In the case of Interstate Commerce Commission v. Union Pacific R. Co., 222 U.S. 541, 32 S. Ct. 108, 111, 56 L. Ed. 308, in discussing the limitation upon the right of courts to review orders of the Commission, the Court said:

"In determining these mixed questions of law and fact, the court confines itself to the ultimate question as to whether the Commission acted within its power. It will not consider the expediency or wisdom of the order, or whether, on like testimony, it would have made a similar ruling. `The findings of the Commission are made by law prima facie true, and this court has ascribed to them the strength due to the judgments of a tribunal appointed by law and informed by experience.' Ill. Cent. R. Co. v. I. C. C., 206 U.S. 441, 27 S. Ct. 700, 51 L. Ed. 1128. Its conclusion, of course, is subject to review, but, when supported by evidence, is accepted as final; not that its decision, involving, as it does, so many and such vast public interests, can be supported by a mere scintilla of proof, but the courts will not examine the facts further than to determine whether there was substantial evidence to sustain the order."

In Mississippi Valley Barge Co. v. U. S., 292 U.S. 282, 54 S. Ct. 692, 695, 78 L. Ed. 1260, the Court said:

"The structure of a rate schedule calls in peculiar measure for the use *183 of that enlightened judgment which the commission by training and experience is qualified to form. [State of] Florida v. U. S., 292 U.S. 1, 54 S. Ct. 603, 78 L.Ed. [1077], April 2, 1934. It is not the province of a court to absorb this function to itself. [Cases cited.] The judicial function is exhausted when there is found to be a rational basis for the conclusions approved by the administrative body."

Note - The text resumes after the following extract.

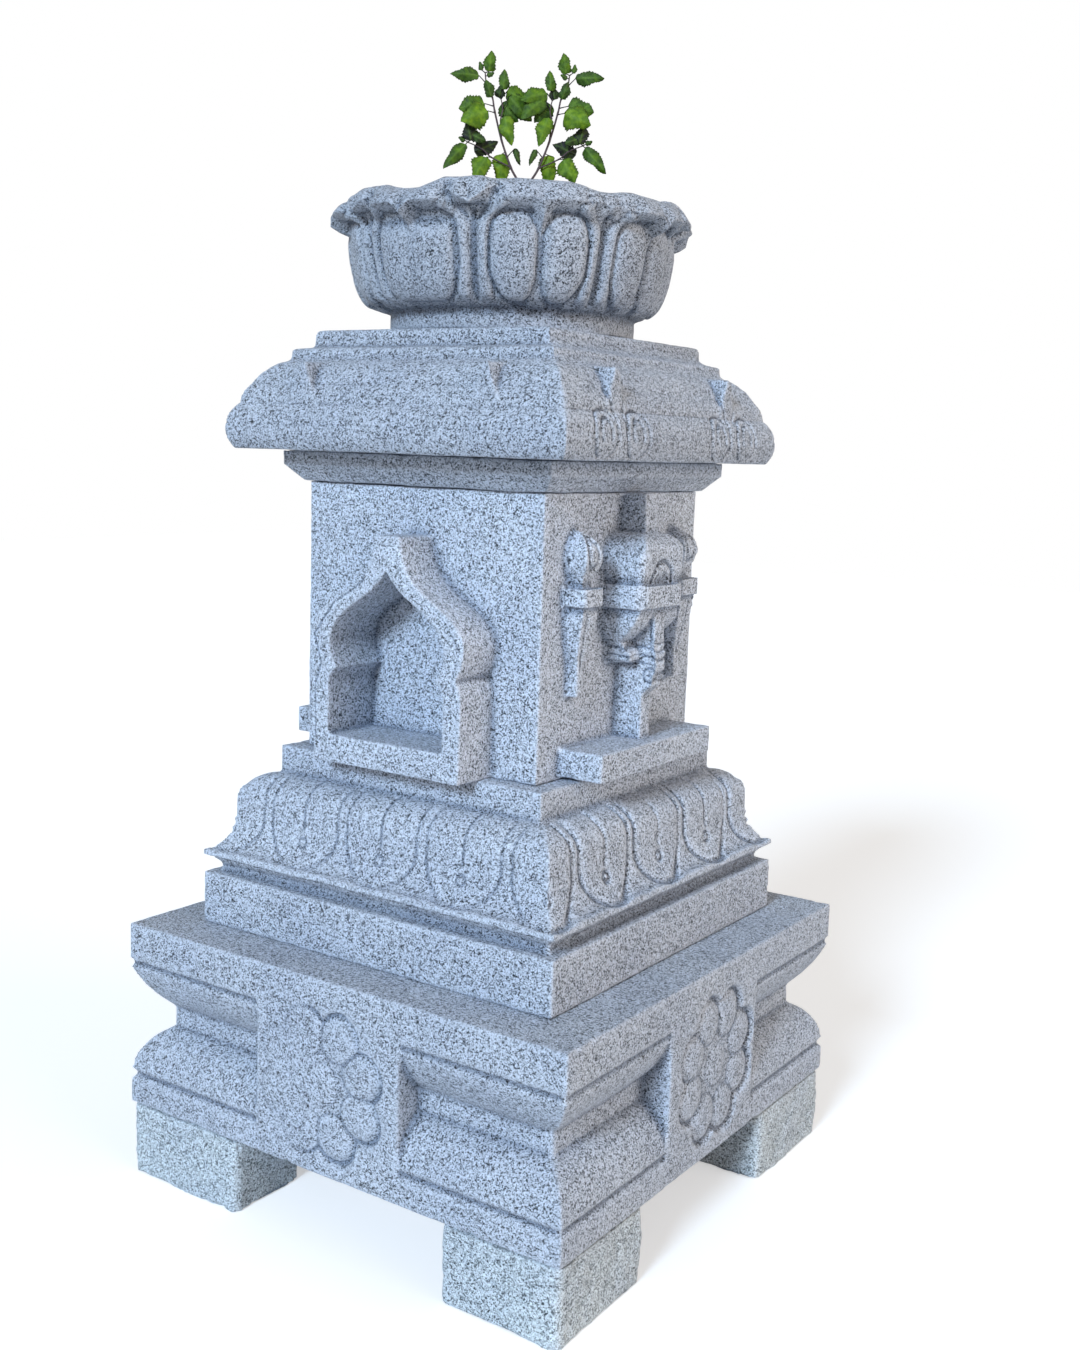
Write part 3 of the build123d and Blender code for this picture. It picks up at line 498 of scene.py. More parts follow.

Sections 13(3) and (4) of the Interstate Commerce Act provide for complaints of rail carriers to the Commission if intrastate rates result in preference for those rates and prejudice and discrimination against interstate commerce, and against persons and localities engaged in that commerce. The Statute authorizes the Commission to hear, consider and decide such complaints, and where found by it to be necessary to prescribe such rates and make such classifications and regulations as will remove and end such preference, prejudice and discrimination. There can be no question but that the Commission had the statutory authority to make the order here complained of. This being so, the only issue remaining for decision is whether the Commission's order has a rational basis in adequate findings, which in turn are supported by substantial evidence.

We think it plain that the findings made by the Commission in support of its conclusion are entirely adequate. The findings in the instant case are very similar to those made by the Commission in King v. U. S., 344 U.S. 254, 73 S. Ct. 259, 97 L. Ed. 301. In that case the Florida Railroad and Public Utilities Commission, and others, sought to set aside and annul an order of the Commission requiring Florida railroads to establish intrastate freight rates reflecting increases authorized by the Commission for comparable interstate traffic. In contending that the findings made by the Commission in the instant case are inadequate, the plaintiffs rely in large measure upon the case of North Carolina v. U. S., 325 U.S. 507, 65 S. Ct. 1260, 89 L. Ed. 1760. In that case, the Court held that mere disparity between rates for comparable intrastate and interstate service was not sufficient per se to establish the requisite unjust discrimination. Because the Court found that the Commission had failed to make any findings that the intrastate rate did not contribute its fair share of earnings to enable the railroads to operate profitably and efficiently, it set aside the Commission order. However, in King v. U. S., supra, the Court found that the Commission had made the findings which the Court held to be requisite but absent in the North Carolina case. The findings which the Court found adequate in the King case were made by the Commission in the instant case, so that the holding in the North Carolina case is not applicable here.

This brings us to the question of whether the Commission's findings are supported by substantial evidence. In making such determination, the record must be considered as a whole. Universal Camera Corp. v. National Labor Relations Board, 340 U.S. 474, 71 S. Ct. 456, 95 L. Ed. 456.

We have considered the entire record, which comprises nearly one thousand pages of testimony and a great number of exhibits. In the belief that no useful purpose would be served by our reviewing the record here we shall not do so. It is sufficient to say that the Commission had before it a large volume of substantial evidence adduced by both sides of the controversy. In reaching its conclusions it was necessary for the Commission to weigh the evidence. That was a function which peculiarly addressed itself to the expertise of the Commission.

We hold that the order complained of has a rational basis in adequate findings, which are supported by substantial evidence.

The complaint is, accordingly, dismissed at plaintiffs' cost.